:: Your goal ::
Extract the entries in their exact form.

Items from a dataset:
* * *

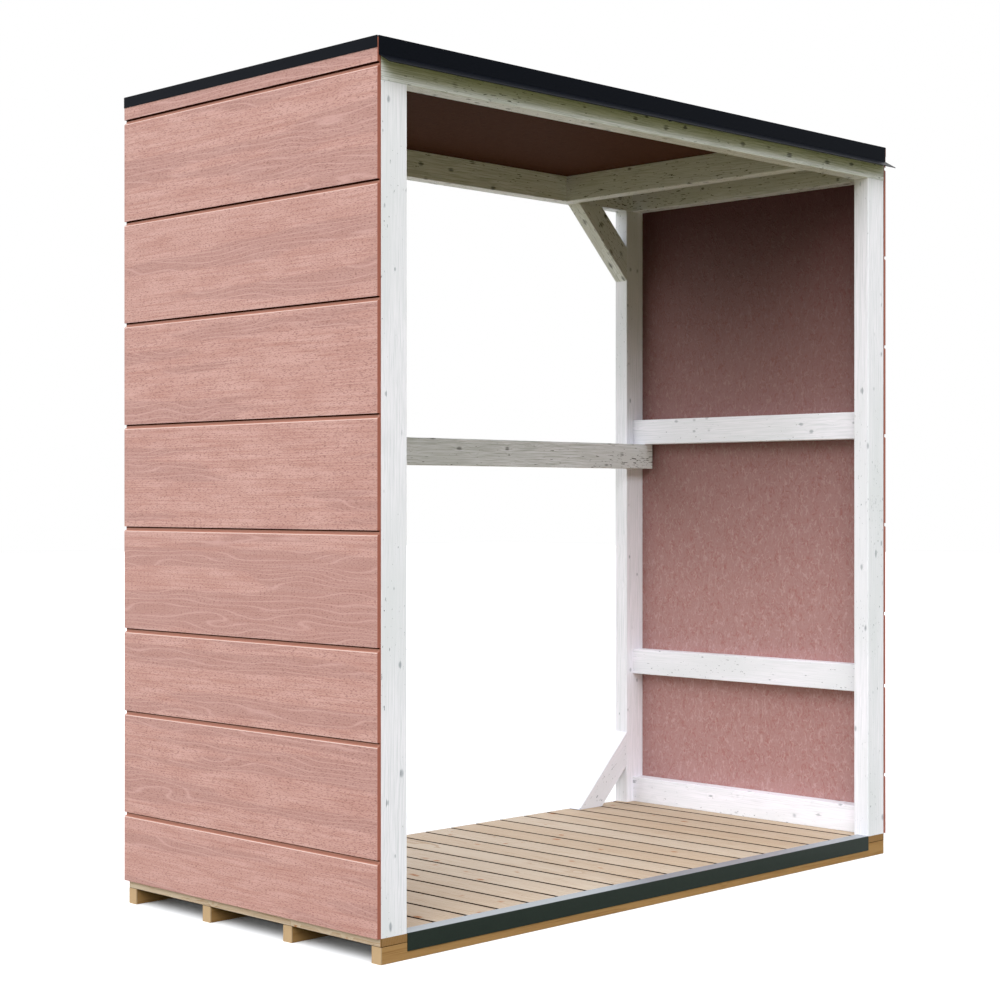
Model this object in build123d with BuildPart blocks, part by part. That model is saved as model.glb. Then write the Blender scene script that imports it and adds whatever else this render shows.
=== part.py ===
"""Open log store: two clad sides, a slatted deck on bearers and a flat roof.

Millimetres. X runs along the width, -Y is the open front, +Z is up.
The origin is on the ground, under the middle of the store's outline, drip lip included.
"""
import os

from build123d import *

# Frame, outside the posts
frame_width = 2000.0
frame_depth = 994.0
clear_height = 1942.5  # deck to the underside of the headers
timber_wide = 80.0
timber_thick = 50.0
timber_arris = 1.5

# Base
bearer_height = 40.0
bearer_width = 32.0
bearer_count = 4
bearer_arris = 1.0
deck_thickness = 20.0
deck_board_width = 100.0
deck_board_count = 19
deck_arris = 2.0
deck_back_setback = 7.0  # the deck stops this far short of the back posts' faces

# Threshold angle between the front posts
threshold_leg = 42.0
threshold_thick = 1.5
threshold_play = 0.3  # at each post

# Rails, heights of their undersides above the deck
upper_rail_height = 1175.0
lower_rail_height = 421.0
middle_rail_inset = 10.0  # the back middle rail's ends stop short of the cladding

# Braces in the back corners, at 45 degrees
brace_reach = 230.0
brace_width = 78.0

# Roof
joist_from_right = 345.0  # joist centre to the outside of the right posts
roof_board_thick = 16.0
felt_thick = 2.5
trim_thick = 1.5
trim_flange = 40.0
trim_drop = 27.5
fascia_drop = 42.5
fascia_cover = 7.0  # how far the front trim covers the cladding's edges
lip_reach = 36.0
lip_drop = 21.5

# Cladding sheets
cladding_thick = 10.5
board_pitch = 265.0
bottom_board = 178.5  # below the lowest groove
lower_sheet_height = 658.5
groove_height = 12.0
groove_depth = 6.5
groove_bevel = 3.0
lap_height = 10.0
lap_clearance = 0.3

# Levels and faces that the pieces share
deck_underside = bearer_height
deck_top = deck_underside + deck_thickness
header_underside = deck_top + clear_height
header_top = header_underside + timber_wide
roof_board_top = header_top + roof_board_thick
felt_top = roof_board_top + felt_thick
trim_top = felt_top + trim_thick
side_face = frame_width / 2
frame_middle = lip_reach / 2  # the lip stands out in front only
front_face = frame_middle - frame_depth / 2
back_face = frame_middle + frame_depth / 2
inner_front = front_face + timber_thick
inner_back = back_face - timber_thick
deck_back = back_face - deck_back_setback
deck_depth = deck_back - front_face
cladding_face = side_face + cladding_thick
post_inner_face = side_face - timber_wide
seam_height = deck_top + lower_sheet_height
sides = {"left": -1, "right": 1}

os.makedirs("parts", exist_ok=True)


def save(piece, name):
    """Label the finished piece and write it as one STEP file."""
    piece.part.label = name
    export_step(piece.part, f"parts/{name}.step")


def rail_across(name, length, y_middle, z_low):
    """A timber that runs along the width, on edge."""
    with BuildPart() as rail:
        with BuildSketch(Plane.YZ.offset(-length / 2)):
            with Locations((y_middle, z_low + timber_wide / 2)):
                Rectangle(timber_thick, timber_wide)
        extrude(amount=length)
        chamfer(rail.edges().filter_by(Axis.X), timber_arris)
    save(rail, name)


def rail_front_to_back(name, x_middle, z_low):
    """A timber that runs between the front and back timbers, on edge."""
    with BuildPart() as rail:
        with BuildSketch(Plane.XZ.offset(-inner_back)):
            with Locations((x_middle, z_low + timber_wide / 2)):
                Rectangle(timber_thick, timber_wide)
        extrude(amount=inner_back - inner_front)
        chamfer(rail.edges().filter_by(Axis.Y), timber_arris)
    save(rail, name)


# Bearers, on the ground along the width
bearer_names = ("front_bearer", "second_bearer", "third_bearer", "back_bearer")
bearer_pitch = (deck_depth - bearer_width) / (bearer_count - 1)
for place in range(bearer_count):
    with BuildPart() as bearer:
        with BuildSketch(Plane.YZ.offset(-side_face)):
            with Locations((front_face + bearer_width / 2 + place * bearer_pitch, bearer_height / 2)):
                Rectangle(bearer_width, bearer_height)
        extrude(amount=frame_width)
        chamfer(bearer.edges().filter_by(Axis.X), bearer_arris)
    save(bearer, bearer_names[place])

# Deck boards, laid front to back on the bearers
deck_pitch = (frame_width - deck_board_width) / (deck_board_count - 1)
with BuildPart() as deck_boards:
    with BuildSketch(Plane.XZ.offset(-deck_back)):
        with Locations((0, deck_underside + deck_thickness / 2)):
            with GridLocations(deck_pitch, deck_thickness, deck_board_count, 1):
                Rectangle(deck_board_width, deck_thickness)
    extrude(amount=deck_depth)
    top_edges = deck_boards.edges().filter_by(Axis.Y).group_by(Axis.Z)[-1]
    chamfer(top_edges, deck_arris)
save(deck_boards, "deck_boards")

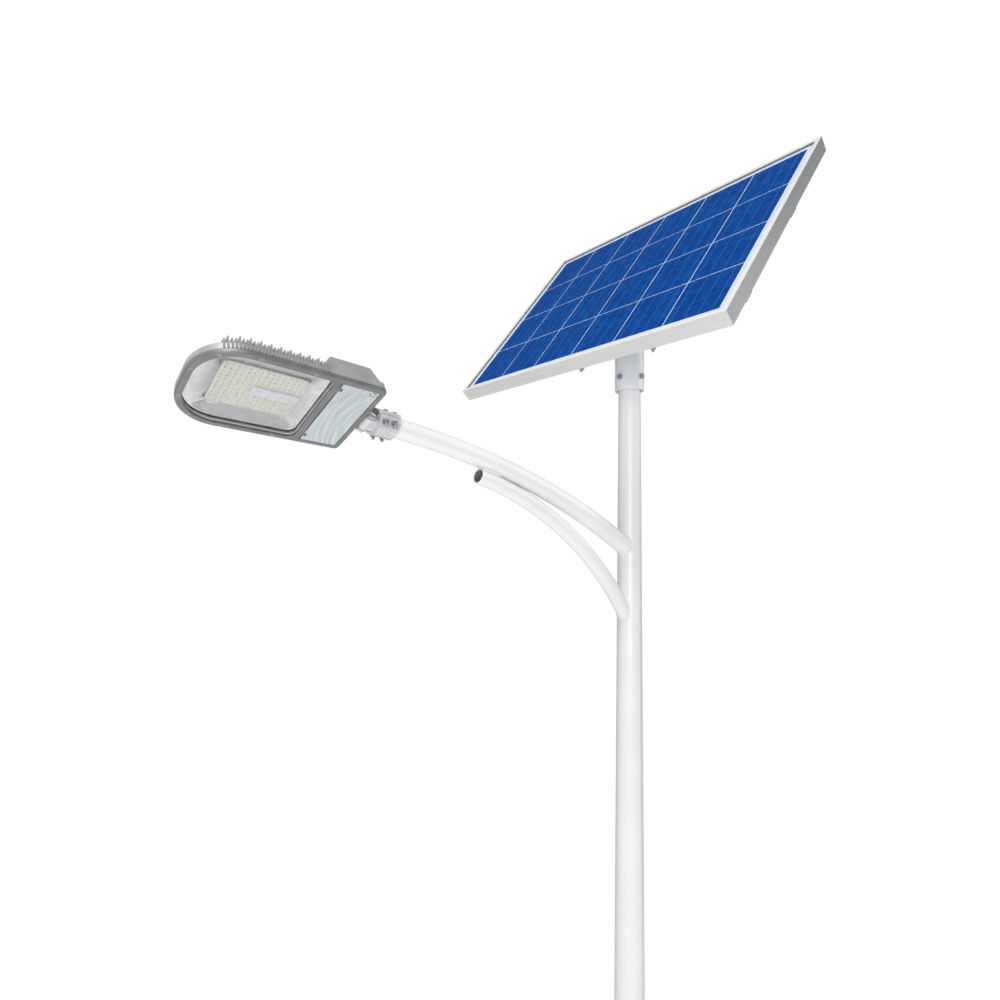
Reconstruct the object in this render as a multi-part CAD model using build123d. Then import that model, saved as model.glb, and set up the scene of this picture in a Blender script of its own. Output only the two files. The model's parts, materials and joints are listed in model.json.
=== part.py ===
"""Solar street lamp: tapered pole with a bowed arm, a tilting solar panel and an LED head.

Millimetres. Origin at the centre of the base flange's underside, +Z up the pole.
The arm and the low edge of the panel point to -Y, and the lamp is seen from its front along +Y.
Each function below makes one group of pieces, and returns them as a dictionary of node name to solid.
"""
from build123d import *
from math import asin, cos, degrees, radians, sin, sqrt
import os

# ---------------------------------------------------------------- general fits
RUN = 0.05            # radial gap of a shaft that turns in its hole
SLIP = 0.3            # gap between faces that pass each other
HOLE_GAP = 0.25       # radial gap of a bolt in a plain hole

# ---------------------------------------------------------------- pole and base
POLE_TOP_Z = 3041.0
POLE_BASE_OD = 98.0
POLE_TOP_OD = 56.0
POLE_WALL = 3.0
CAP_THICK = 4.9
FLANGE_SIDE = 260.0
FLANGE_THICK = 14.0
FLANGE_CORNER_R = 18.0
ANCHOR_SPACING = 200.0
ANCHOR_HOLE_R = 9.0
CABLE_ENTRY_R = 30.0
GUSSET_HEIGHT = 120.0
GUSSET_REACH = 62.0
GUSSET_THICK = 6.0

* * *

:: Full answer ::
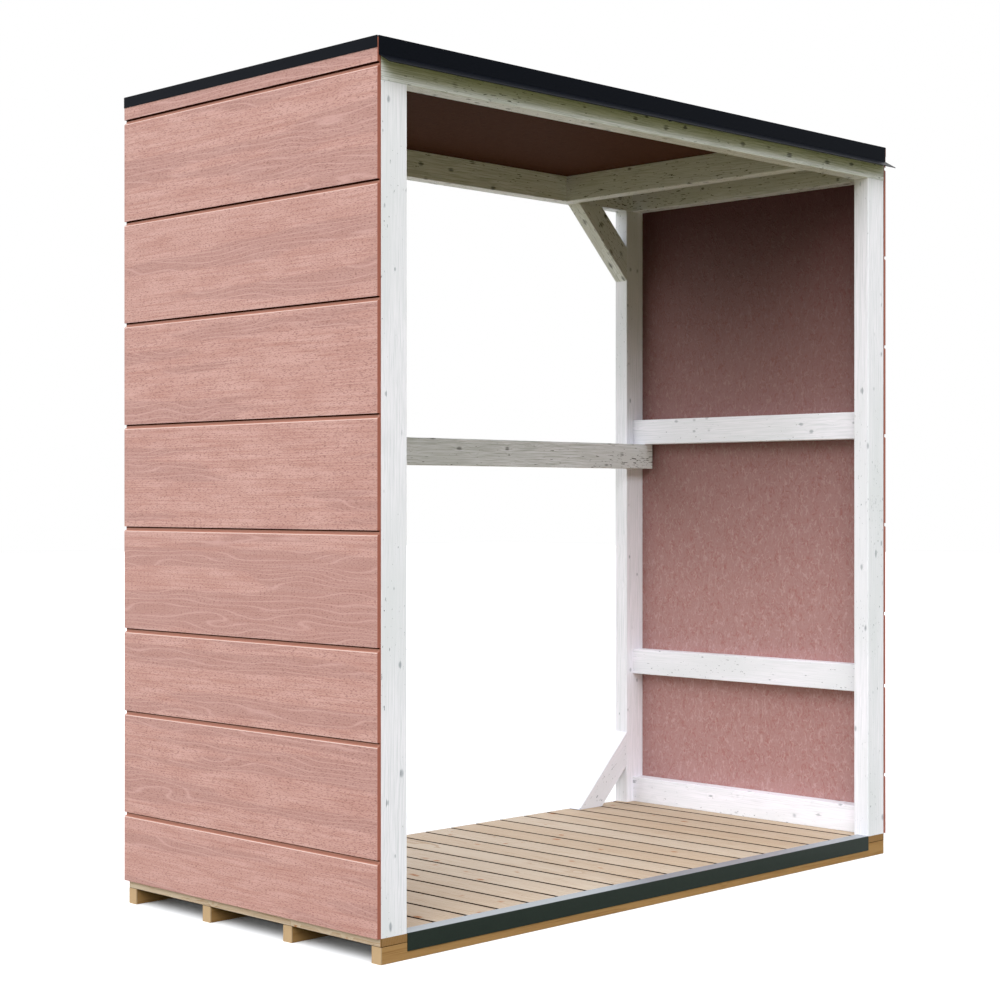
Model this object in build123d with BuildPart blocks, part by part. That model is saved as model.glb. Then write the Blender scene script that imports it and adds whatever else this render shows.
=== part.py ===
"""Open log store: two clad sides, a slatted deck on bearers and a flat roof.

Millimetres. X runs along the width, -Y is the open front, +Z is up.
The origin is on the ground, under the middle of the store's outline, drip lip included.
"""
import os

from build123d import *

# Frame, outside the posts
frame_width = 2000.0
frame_depth = 994.0
clear_height = 1942.5  # deck to the underside of the headers
timber_wide = 80.0
timber_thick = 50.0
timber_arris = 1.5

# Base
bearer_height = 40.0
bearer_width = 32.0
bearer_count = 4
bearer_arris = 1.0
deck_thickness = 20.0
deck_board_width = 100.0
deck_board_count = 19
deck_arris = 2.0
deck_back_setback = 7.0  # the deck stops this far short of the back posts' faces

# Threshold angle between the front posts
threshold_leg = 42.0
threshold_thick = 1.5
threshold_play = 0.3  # at each post

# Rails, heights of their undersides above the deck
upper_rail_height = 1175.0
lower_rail_height = 421.0
middle_rail_inset = 10.0  # the back middle rail's ends stop short of the cladding

# Braces in the back corners, at 45 degrees
brace_reach = 230.0
brace_width = 78.0

# Roof
joist_from_right = 345.0  # joist centre to the outside of the right posts
roof_board_thick = 16.0
felt_thick = 2.5
trim_thick = 1.5
trim_flange = 40.0
trim_drop = 27.5
fascia_drop = 42.5
fascia_cover = 7.0  # how far the front trim covers the cladding's edges
lip_reach = 36.0
lip_drop = 21.5

# Cladding sheets
cladding_thick = 10.5
board_pitch = 265.0
bottom_board = 178.5  # below the lowest groove
lower_sheet_height = 658.5
groove_height = 12.0
groove_depth = 6.5
groove_bevel = 3.0
lap_height = 10.0
lap_clearance = 0.3

# Levels and faces that the pieces share
deck_underside = bearer_height
deck_top = deck_underside + deck_thickness
header_underside = deck_top + clear_height
header_top = header_underside + timber_wide
roof_board_top = header_top + roof_board_thick
felt_top = roof_board_top + felt_thick
trim_top = felt_top + trim_thick
side_face = frame_width / 2
frame_middle = lip_reach / 2  # the lip stands out in front only
front_face = frame_middle - frame_depth / 2
back_face = frame_middle + frame_depth / 2
inner_front = front_face + timber_thick
inner_back = back_face - timber_thick
deck_back = back_face - deck_back_setback
deck_depth = deck_back - front_face
cladding_face = side_face + cladding_thick
post_inner_face = side_face - timber_wide
seam_height = deck_top + lower_sheet_height
sides = {"left": -1, "right": 1}

os.makedirs("parts", exist_ok=True)


def save(piece, name):
    """Label the finished piece and write it as one STEP file."""
    piece.part.label = name
    export_step(piece.part, f"parts/{name}.step")


def rail_across(name, length, y_middle, z_low):
    """A timber that runs along the width, on edge."""
    with BuildPart() as rail:
        with BuildSketch(Plane.YZ.offset(-length / 2)):
            with Locations((y_middle, z_low + timber_wide / 2)):
                Rectangle(timber_thick, timber_wide)
        extrude(amount=length)
        chamfer(rail.edges().filter_by(Axis.X), timber_arris)
    save(rail, name)


def rail_front_to_back(name, x_middle, z_low):
    """A timber that runs between the front and back timbers, on edge."""
    with BuildPart() as rail:
        with BuildSketch(Plane.XZ.offset(-inner_back)):
            with Locations((x_middle, z_low + timber_wide / 2)):
                Rectangle(timber_thick, timber_wide)
        extrude(amount=inner_back - inner_front)
        chamfer(rail.edges().filter_by(Axis.Y), timber_arris)
    save(rail, name)


# Bearers, on the ground along the width
bearer_names = ("front_bearer", "second_bearer", "third_bearer", "back_bearer")
bearer_pitch = (deck_depth - bearer_width) / (bearer_count - 1)
for place in range(bearer_count):
    with BuildPart() as bearer:
        with BuildSketch(Plane.YZ.offset(-side_face)):
            with Locations((front_face + bearer_width / 2 + place * bearer_pitch, bearer_height / 2)):
                Rectangle(bearer_width, bearer_height)
        extrude(amount=frame_width)
        chamfer(bearer.edges().filter_by(Axis.X), bearer_arris)
    save(bearer, bearer_names[place])

# Deck boards, laid front to back on the bearers
deck_pitch = (frame_width - deck_board_width) / (deck_board_count - 1)
with BuildPart() as deck_boards:
    with BuildSketch(Plane.XZ.offset(-deck_back)):
        with Locations((0, deck_underside + deck_thickness / 2)):
            with GridLocations(deck_pitch, deck_thickness, deck_board_count, 1):
                Rectangle(deck_board_width, deck_thickness)
    extrude(amount=deck_depth)
    top_edges = deck_boards.edges().filter_by(Axis.Y).group_by(Axis.Z)[-1]
    chamfer(top_edges, deck_arris)
save(deck_boards, "deck_boards")

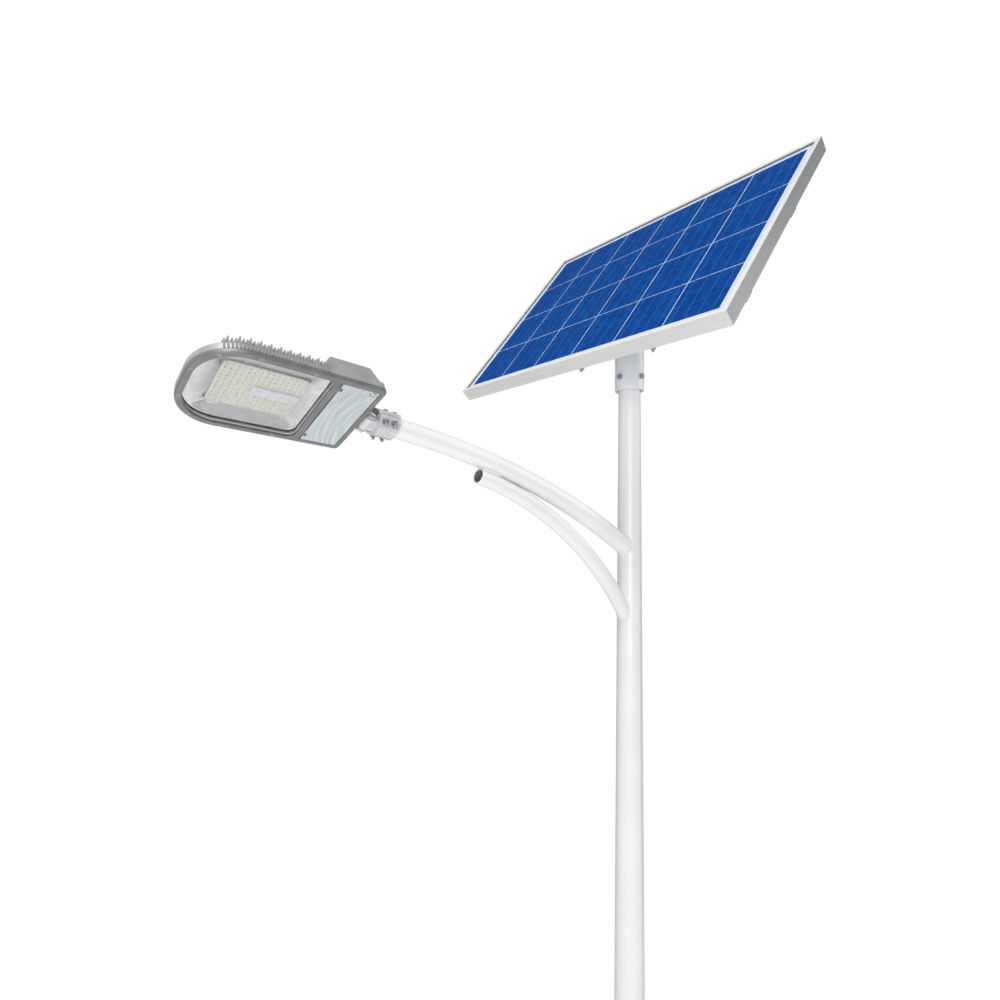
Reconstruct the object in this render as a multi-part CAD model using build123d. Then import that model, saved as model.glb, and set up the scene of this picture in a Blender script of its own. Output only the two files. The model's parts, materials and joints are listed in model.json.
=== part.py ===
"""Solar street lamp: tapered pole with a bowed arm, a tilting solar panel and an LED head.

Millimetres. Origin at the centre of the base flange's underside, +Z up the pole.
The arm and the low edge of the panel point to -Y, and the lamp is seen from its front along +Y.
Each function below makes one group of pieces, and returns them as a dictionary of node name to solid.
"""
from build123d import *
from math import asin, cos, degrees, radians, sin, sqrt
import os

# ---------------------------------------------------------------- general fits
RUN = 0.05            # radial gap of a shaft that turns in its hole
SLIP = 0.3            # gap between faces that pass each other
HOLE_GAP = 0.25       # radial gap of a bolt in a plain hole

# ---------------------------------------------------------------- pole and base
POLE_TOP_Z = 3041.0
POLE_BASE_OD = 98.0
POLE_TOP_OD = 56.0
POLE_WALL = 3.0
CAP_THICK = 4.9
FLANGE_SIDE = 260.0
FLANGE_THICK = 14.0
FLANGE_CORNER_R = 18.0
ANCHOR_SPACING = 200.0
ANCHOR_HOLE_R = 9.0
CABLE_ENTRY_R = 30.0
GUSSET_HEIGHT = 120.0
GUSSET_REACH = 62.0
GUSSET_THICK = 6.0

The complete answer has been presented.